Now, I'm back to trying to solve some core problems I still have with my over-complicated framework, namely, how I handle large buffers like geometry or texture buffers. The solution will inevitably be over-engineered.

June 2021 Update

June 1, 2021 at 1:24 pm

Good progress. I now have my simple boxes as entities in my ECS World, spinning using systems (functions operating on entities), and even have some UI elements in the same world being drawn by my UI system. There's still a lot of awkwardness everywhere but it's definitely starting to come together.

As a bonus, I started exploring using libclang to parse C++ and generate additional C++. I plan to use this to generate serialization logic for all entity components that needs to be saved as part of a world save (map saving/loading), and/or sent over the network for multiplayer. Macros can only go so far.

May 2021 Update

May 1, 2021 at 10:35 am

Nothing exciting to report but I did make some progress. I worked on the job system mostly. I tried to make it less CPU hungry, especially on Linux. I can't say I was successful but progress was made.

For May, I really want to try and put all these systems together for the first time. Aiming for a simple test scene. A lot of bets to settle.

April 2021 Update

April 1, 2021 at 10:27 am

We saw. I didn't get as much done as I hoped this last month. Got distracted by some timelapse project issues (a failed hard drive). Also, got distracted by trying to build against a standalone version of Visual Studio's Build Tools (instead of the installed version). Was harder than I anticipated and CMake fought me every step of the way. But that is now kinda working now.

I did get some validation on and finished the core of my command buffer framework that I'll use throughout the game engine. I had a specialized version for the graphics backend already but now I have a generic (and superior) one I can reuse.

March 2021 Update

March 1, 2021 at 3:17 pm

I made good progress this February on my home-grown ECS framework. It's actually functional, to my surprise. Now that I know what's going on under the hood, I have a lot less reservation in basing the engine on top of it. I also figured out a descent way to integrate it with the existing multi-frame flow where each frame is a snapshot of the entire application state and can be operated on in parallel.

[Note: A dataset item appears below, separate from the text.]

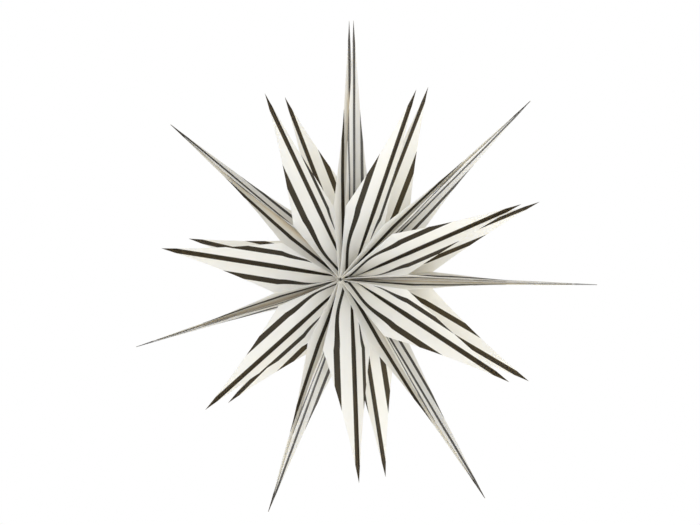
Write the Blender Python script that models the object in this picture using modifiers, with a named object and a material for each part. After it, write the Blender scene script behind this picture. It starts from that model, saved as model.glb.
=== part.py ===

I hope by next month to have the whole application flow figured out, including the use of my ECS framework. It will be the first time I can start moving forward again and start building actual game features. We'll see.

February 2021 Update

February 1, 2021 at 9:36 am

Slowly coming back to being productive. Started a new position at work which has been taking a lot of my energy last month but things are stabilizing now.

I did get some work done on Synekism. Mostly still trying to decide what I will do for my object/component data structures and patterns. I know I said before that I will not be using ECS (Entity Component System) for this but I'm exploring it again now.

Whatever it will be, it will be something I write myself. It must be something I'm very comfortable with and I find it easier to fully understand a system if try to write it myself. It will definitely not be as good as using an established system but at least I'll understand what is happening.

Fetch Older Updates

v0.5.5.90 - September 1, 2014


Synekism is an attempt at a modern city simulator rooted in procedurally generated content. The project was started in 2010 to address some frustrations with the city simulation video game genre. It is actively developed on and currently in a purely alpha-experimental stage. Updates on the project are posted on the first of every month. Note that work on this project is more or less done by one person so progress will be slow, but steady.

The game is a sandbox where control is not explicit but indirect. The player can designate residential, commercial, industrial, and government zones and watch them grow, instead of explicitly plopping each building manually. The game tends to lean towards macro-management.

The key features of Synekism include grid less 3D environments and procedurally generated buildings. The lack of a grid results in total freedom when zoning and building roads allowing for more realistic looking cities. Procedurally generated buildings allows for more visual variability. Instead of querying a finite list of static models, a building is generated uniquely upon creation using local as well as city-wide conditions.